The deal for AAA companies was: Port your game for an entirely different OS/API, pay the Google tax and be subject to Google reviews. But you can't treat a game streaming service like a Play Store. AAA game companies have way more power and money than the typical mobile app developer, and will fight you even on mobile where GoogleApple is strong (see Epic). No way they want the Play Store experience when they can avoid it by going to the competition. So Google had to bribe and bribe. Eventually it became depply unprofitable, and Google had to pull the plug.

Was there any way to avoid that?

A) Make the service more accessible to casuals. Like by having a search bar, a subscription model and making some Windows compatibility layer so indies could more easily port. But there's no way Google's ego could accept a service not targeted at AAAAAA.

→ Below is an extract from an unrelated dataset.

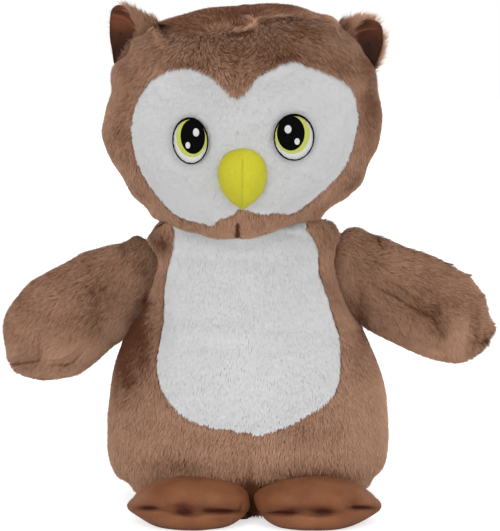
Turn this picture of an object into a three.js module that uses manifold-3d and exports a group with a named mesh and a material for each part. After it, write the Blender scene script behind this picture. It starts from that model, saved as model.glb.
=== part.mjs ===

B) Make 1st party studios and show capabilities only cloud gaming could have. Force AAA companies to your service to compete. This requires investment for a good time with uncertain rewards and possibly no promotion. We're talking about Google here.

C) Pivot to a white-label service and give AAA companies a way better deal. This is what Google is trying to do. Of course, there's no reason to keep Stadia in that case.




> Make 1st party studios and show capabilities only cloud gaming could have

They started with 1st party game studios, they shut the bit more than a year after the launch.